Copy exactly, please, the lines of the data from its start through the line containing "math.copysign(min(reach, MILLED_REACH), along))".

-- START MATERIAL SUPPLIED --

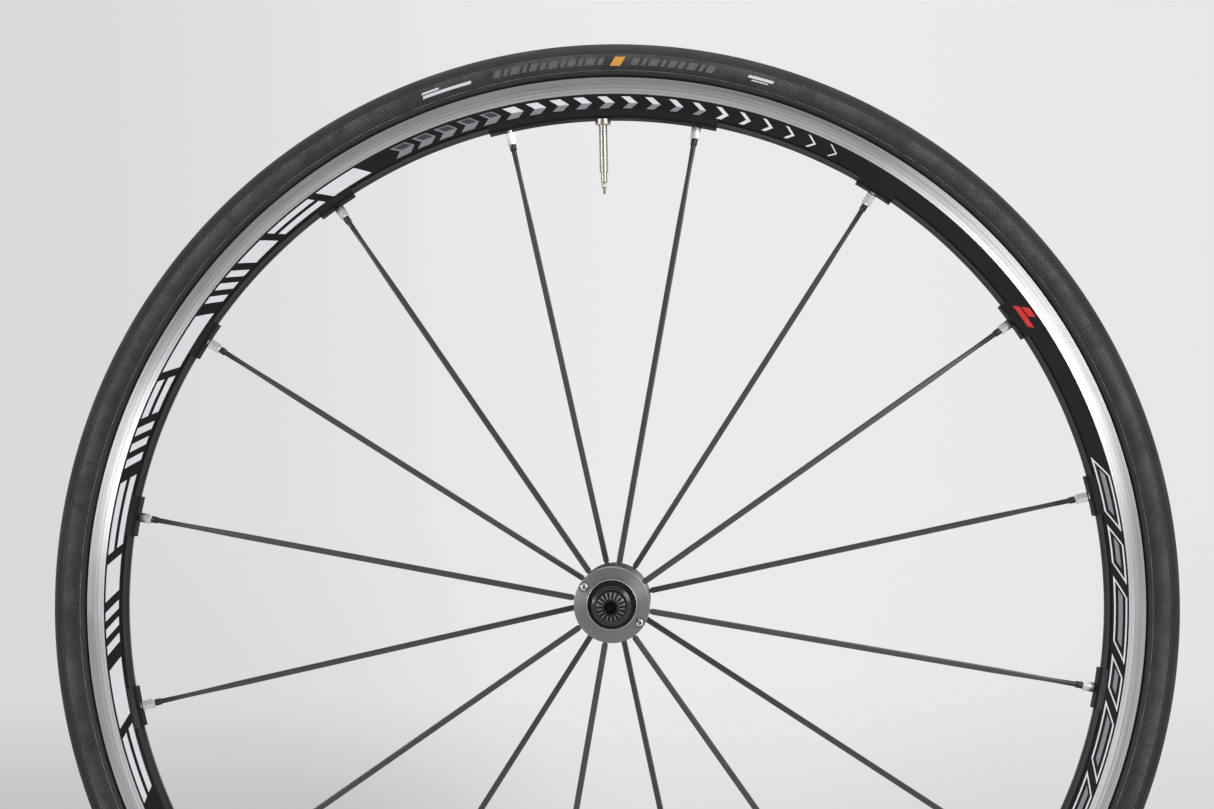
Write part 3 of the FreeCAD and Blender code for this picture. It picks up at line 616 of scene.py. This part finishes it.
def bed_profile():
    """Half of the rim's outline on a boss, from the middle of the bed to the well."""
    return [
        (BED_RADIUS, 0.0), (BED_RADIUS, 2.4), (BED_RADIUS, MILLED_FLAT_HALF), (BED_RADIUS, BED_HALF),
        (292.8, 6.0), (293.18, 7.2), (293.5, 7.62), (294.0, 7.94), (WAIST_RADIUS, WAIST_HALF),
        (298.4, 9.45), (301.0, 9.63), (303.6, 9.82),
        (TRACK_FOOT, BODY_HALF), (TRACK_FOOT + 0.06, BODY_HALF + 0.02), (TRACK_FOOT + 0.18, TRACK_HALF),
        (307.4, TRACK_HALF - 0.03), (311.2, TRACK_HALF - 0.07), (315.0, TRACK_HALF - 0.03),
        (RIM_EDGE - 0.35, TRACK_HALF), (RIM_EDGE - 0.12, TRACK_HALF - 0.14), (RIM_EDGE, TRACK_HALF - 0.5),
        (RIM_EDGE, INNER_HALF), (BEAD_SEAT, INNER_HALF), (BEAD_SEAT, 5.1), (BEAD_SEAT - 3.0, 4.0),
    ]


def milled_at(along):
    """Radius of the milled surface at a place across the bed."""
    over = max(0.0, abs(along) - MILLED_FLAT_HALF) / (WAIST_HALF + OVERCUT - MILLED_FLAT_HALF)
    return MILLED_RADIUS + (MILLED_EDGE - MILLED_RADIUS) * over


half = bed_profile()
section = half + [(r, -y) for r, y in reversed(half) if y > 0]
boss = np.array(section)
milled = boss.copy()
MILLED_SPREAD, MILLED_REACH = 1.16, 8.82
for i, (radius, along) in enumerate(section):
    if radius < WAIST_RADIUS:
        milled[i, 0] = max(radius, milled_at(along))
        if abs(along) > MILLED_FLAT_HALF and milled[i, 0] > radius:
            reach = MILLED_FLAT_HALF + (abs(along) - MILLED_FLAT_HALF) * MILLED_SPREAD
            milled[i] = (milled_at(reach), math.copysign(min(reach, MILLED_REACH), along))

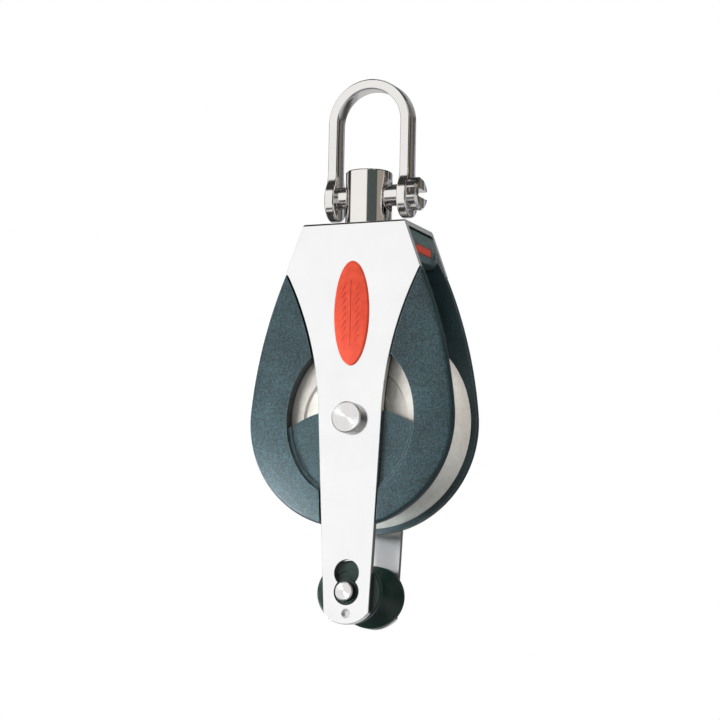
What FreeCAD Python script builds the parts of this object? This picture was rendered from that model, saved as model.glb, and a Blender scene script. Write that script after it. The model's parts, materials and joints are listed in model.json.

-- END MATERIAL SUPPLIED --

- [WRITTEN SOLUTION]:
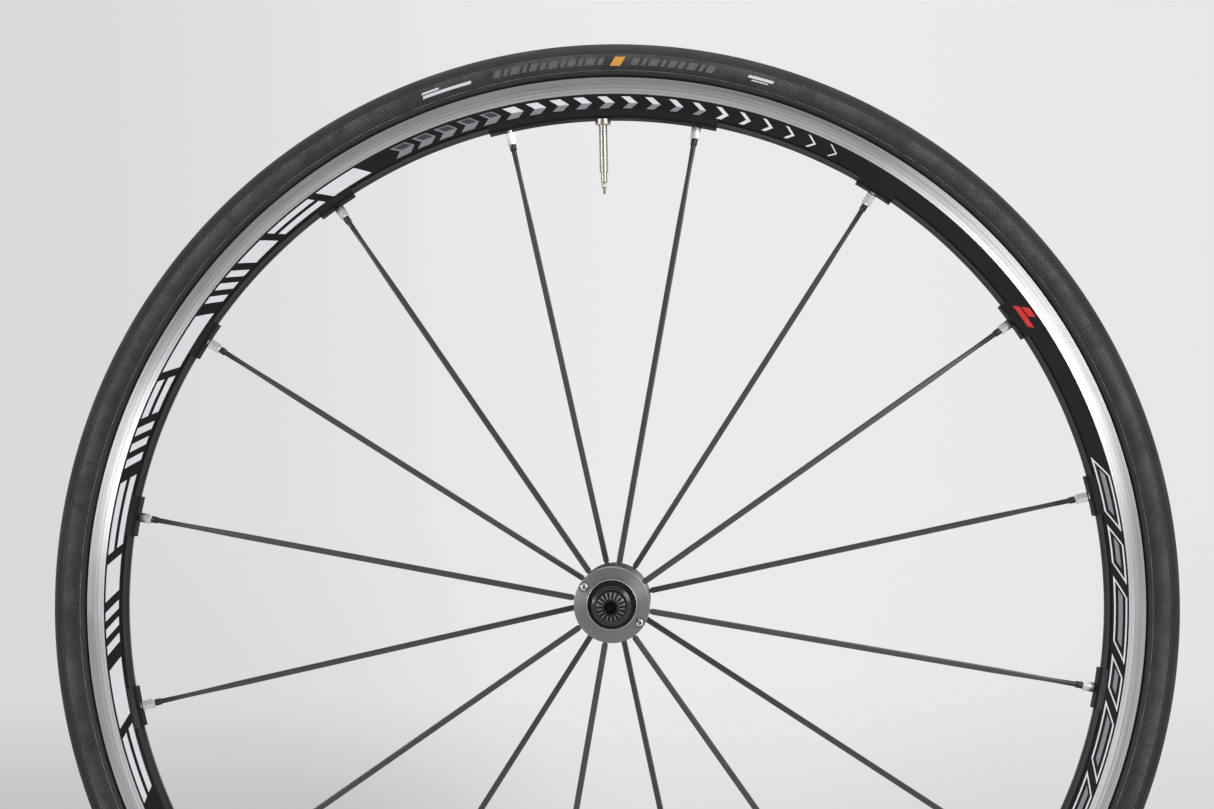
Write part 3 of the FreeCAD and Blender code for this picture. It picks up at line 616 of scene.py. This part finishes it.
def bed_profile():
    """Half of the rim's outline on a boss, from the middle of the bed to the well."""
    return [
        (BED_RADIUS, 0.0), (BED_RADIUS, 2.4), (BED_RADIUS, MILLED_FLAT_HALF), (BED_RADIUS, BED_HALF),
        (292.8, 6.0), (293.18, 7.2), (293.5, 7.62), (294.0, 7.94), (WAIST_RADIUS, WAIST_HALF),
        (298.4, 9.45), (301.0, 9.63), (303.6, 9.82),
        (TRACK_FOOT, BODY_HALF), (TRACK_FOOT + 0.06, BODY_HALF + 0.02), (TRACK_FOOT + 0.18, TRACK_HALF),
        (307.4, TRACK_HALF - 0.03), (311.2, TRACK_HALF - 0.07), (315.0, TRACK_HALF - 0.03),
        (RIM_EDGE - 0.35, TRACK_HALF), (RIM_EDGE - 0.12, TRACK_HALF - 0.14), (RIM_EDGE, TRACK_HALF - 0.5),
        (RIM_EDGE, INNER_HALF), (BEAD_SEAT, INNER_HALF), (BEAD_SEAT, 5.1), (BEAD_SEAT - 3.0, 4.0),
    ]


def milled_at(along):
    """Radius of the milled surface at a place across the bed."""
    over = max(0.0, abs(along) - MILLED_FLAT_HALF) / (WAIST_HALF + OVERCUT - MILLED_FLAT_HALF)
    return MILLED_RADIUS + (MILLED_EDGE - MILLED_RADIUS) * over


half = bed_profile()
section = half + [(r, -y) for r, y in reversed(half) if y > 0]
boss = np.array(section)
milled = boss.copy()
MILLED_SPREAD, MILLED_REACH = 1.16, 8.82
for i, (radius, along) in enumerate(section):
    if radius < WAIST_RADIUS:
        milled[i, 0] = max(radius, milled_at(along))
        if abs(along) > MILLED_FLAT_HALF and milled[i, 0] > radius:
            reach = MILLED_FLAT_HALF + (abs(along) - MILLED_FLAT_HALF) * MILLED_SPREAD
            milled[i] = (milled_at(reach), math.copysign(min(reach, MILLED_REACH), along))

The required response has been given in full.